For this week’s Flickr Faves we caught up with San Francisco street photographer Troy Holden. Troy has a deep connection to the history of street photography in San Francisco, where he has met and been inspired by icons of the genre.
“Some of my favorites are Maury Edelstein, Michael Jang, Ted Pushinsky, John Harding, Janet Delaney, and Fred Lyon,” said Troy. “I’ve met them through direct book sales, exhibit openings, and even a few on the street. There’s so much that can be learned from San Francisco’s photographic history.”
For the past three years, Troy has been documenting the dramatic physical and cultural shift that has gripped San Francisco. “I’ve spent most of my free time photographing a five block stretch of Market Street (4th to 9th). The photos are a mix of candid snapshots, portraits, and scenes of the changing storefronts and skyline. Things are changing so quickly that a photo taken just last month already contains images of people and buildings that are no longer around.”
Given how remarkable his photos are, many people are surprised to learn he doesn’t shoot on an expensive DSLR or rangefinder, but on $100 Olympus cameras. “I carry two small compact cameras with me, one loaded with 35mm black and white film and the other with color. Black and white is the default, but there are some shots that just work better in color,” he said. “The cameras are very simple, with no exposure or aperture settings. The only control I have is where to point the camera and when to release the shutter.”
In addition to hand developing his film and printing his own images, Troy has produced several photography galleries inside and out (if you’re in San Francisco, check out the walls of images in the Adolph Gasser parking lot), and he has made zines to promote his and others’ work.
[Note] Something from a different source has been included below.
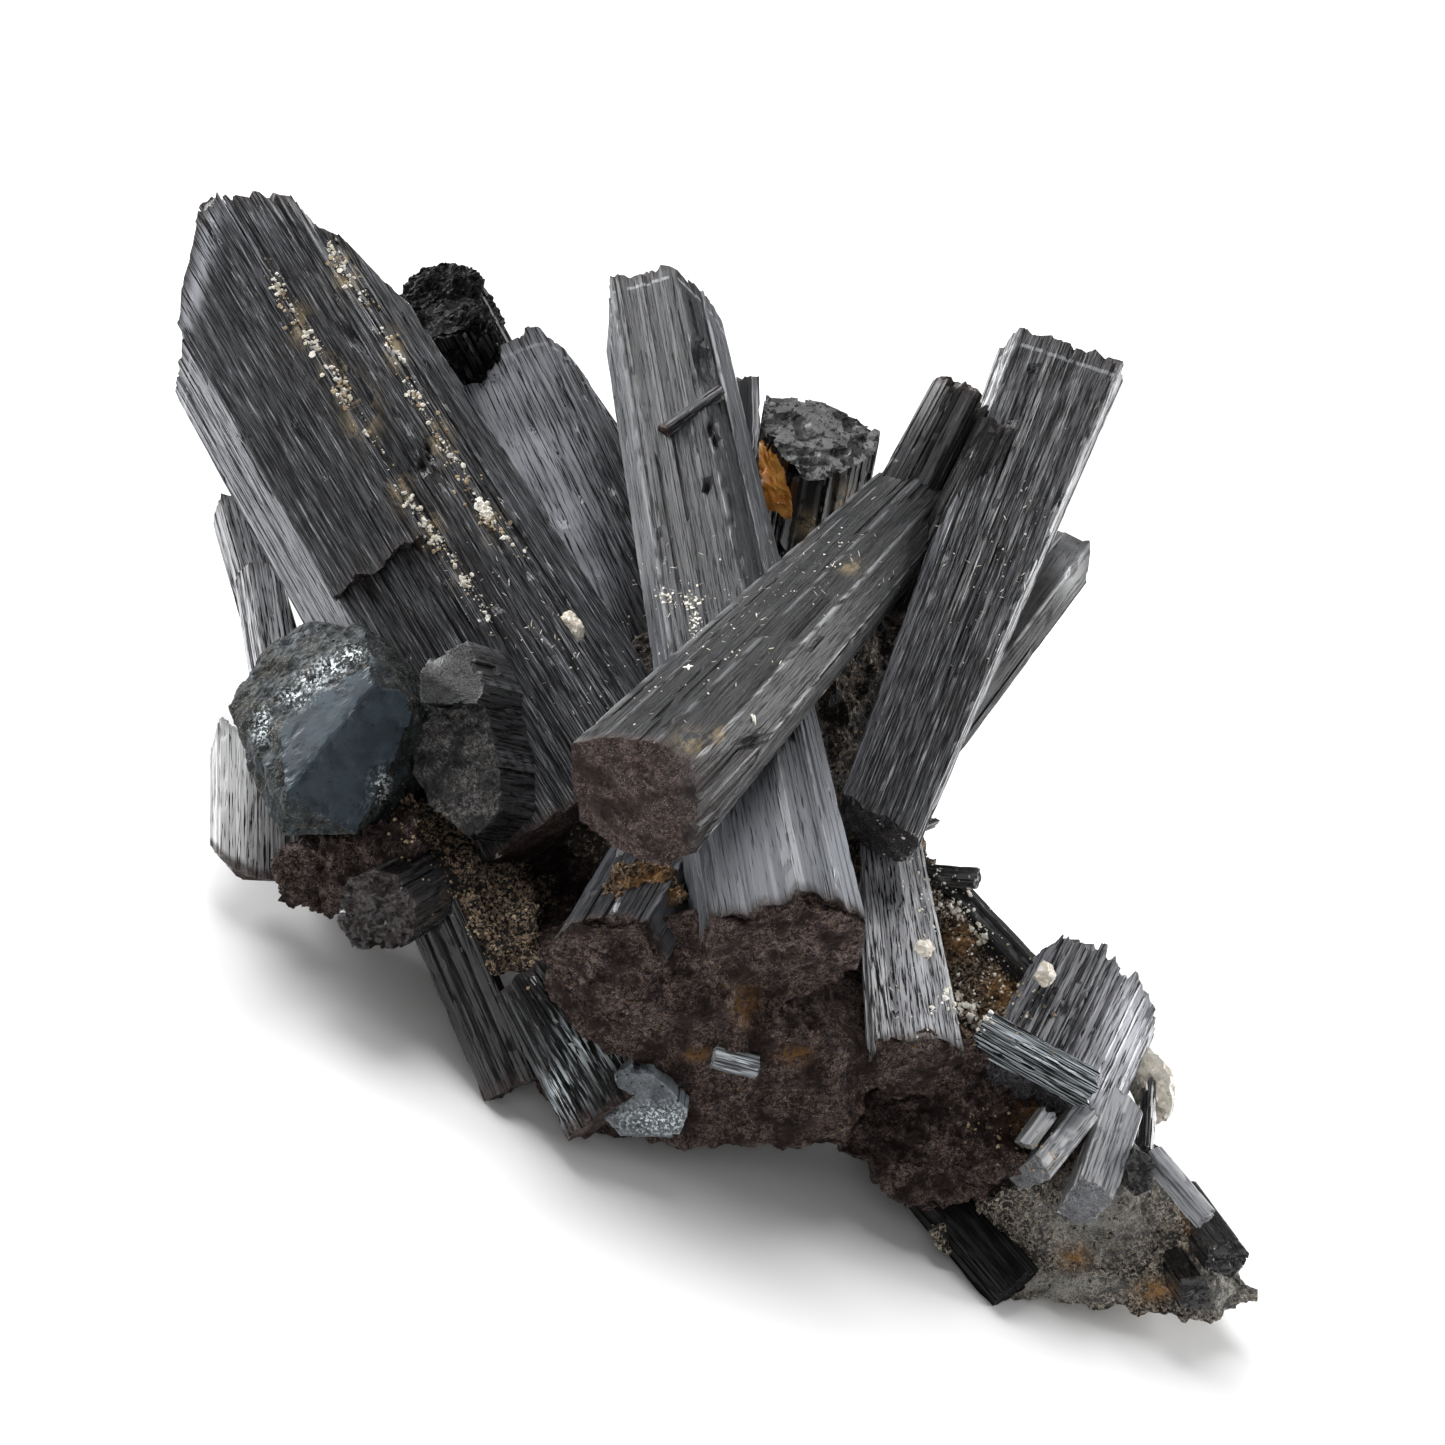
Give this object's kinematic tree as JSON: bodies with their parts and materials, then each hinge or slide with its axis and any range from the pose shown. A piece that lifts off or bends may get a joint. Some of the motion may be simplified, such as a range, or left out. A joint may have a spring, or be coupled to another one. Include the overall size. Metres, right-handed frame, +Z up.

We’re thrilled Troy is participating in Flickr Faves and we hope you like his selection of images.
A few years ago Don Hudson started posting his 1970-80’s 35mm film archive to Flickr. Most of the photographs were made in small towns in Michigan, focusing on public gatherings like varsity football games, drive-in movies, and holiday parades.
I grew up in Michigan in the 1980’s, not far from where this photograph was taken. Looking at the image brings back many summer memories from my childhood. Moving past the emotion it stirs up, the photograph is a delicate blend of content and form. Pulling off a casual snapshot like this is much, much more difficult than it appears.
One of the first photographers I started following on Flickr was Robert Johnson. His stream is a mix of 1970’s Tri-X film scans and wide angle digital color, mostly from his hometown in Massachusetts.
Being a photographer and dog owner, I’ve always had a soft spot for photographs of dogs. In this picture you see several dogs roaming freely in an empty street. The strangeness of the moment along with compositional choice of placing a dog at the bottom of the frame pulls the shot together for me.
Many of the street photographs I see in color rely heavily on saturating the color itself or the color appearing in 2-3 places in the frame. Todd Gross is a photographer from NYC whose subtle use of color compliments the odd moments he finds while walking the streets.
In this photograph, there’s a surreal feeling of loneliness with a lanky older woman lying in the bare grass, face covered and taking a nap. After noticing the ironic text on her bag, the frame lightens up and carries with it a sense of humor.
Dave Glass is an old school local photographer (and also a friend of mine). We’ve photographed many of the same neighborhoods in San Francisco, albeit 20-30 years apart. Looking through Dave’s Flickr stream you see a well documented survey of a city that has been torn down and built over.
The architecture, old cars, and signage in his pictures carry a heavy sense of nostalgia, especially if you live in San Francisco. In this photo all three elements are present within the frame, along with several bullet holes. This image is one that asks the viewer more questions than it does provide answers.
While composing a candid photo, I generally look for an interesting person, position myself, frame them in the viewfinder, and wait for the right moment or gesture before releasing the shutter. With all of this happening so quickly, the composition can get messy.
In this photograph by Justin Vogel, the woman’s posture and facial expression pull me towards the center of the frame. I don’t immediately notice the fire alarm or electrical boxes in the foreground, the man working in the background, or the hydrant by her head. Amongst all of that visual chaos, her suspicious glare and the turquoise color pops ensure this photo will only get better over time. A great candid of a great character.
Alan Dejecacion is one of the most versatile photographers I follow on Flickr. He photographs using several different camera models and film formats, combining classic portraiture of friends and family with candid street photography.
This photo is a great example of Alan’s gentle touch on the photos he makes. It accurately captures the Mission District in transition: Old and new architecture on the sides divided by 19th street and with a lowrider car moving towards the center.
I found Matt Weber through Hamburger Eyes and soon after started following him on Flickr. Matt’s stream has many photos from pre-1990’s New York City with a focus on candid snapshots taken in the street, subway riders, and fading architecture.
I’d long thought this photo was made by the photographer walking straight into a crowd of people waiting for the traffic signal to change. Recently I learned the photo was made while Matt was driving a taxicab, shot from the driver’s side window. After discovering this fact, I like the picture even more!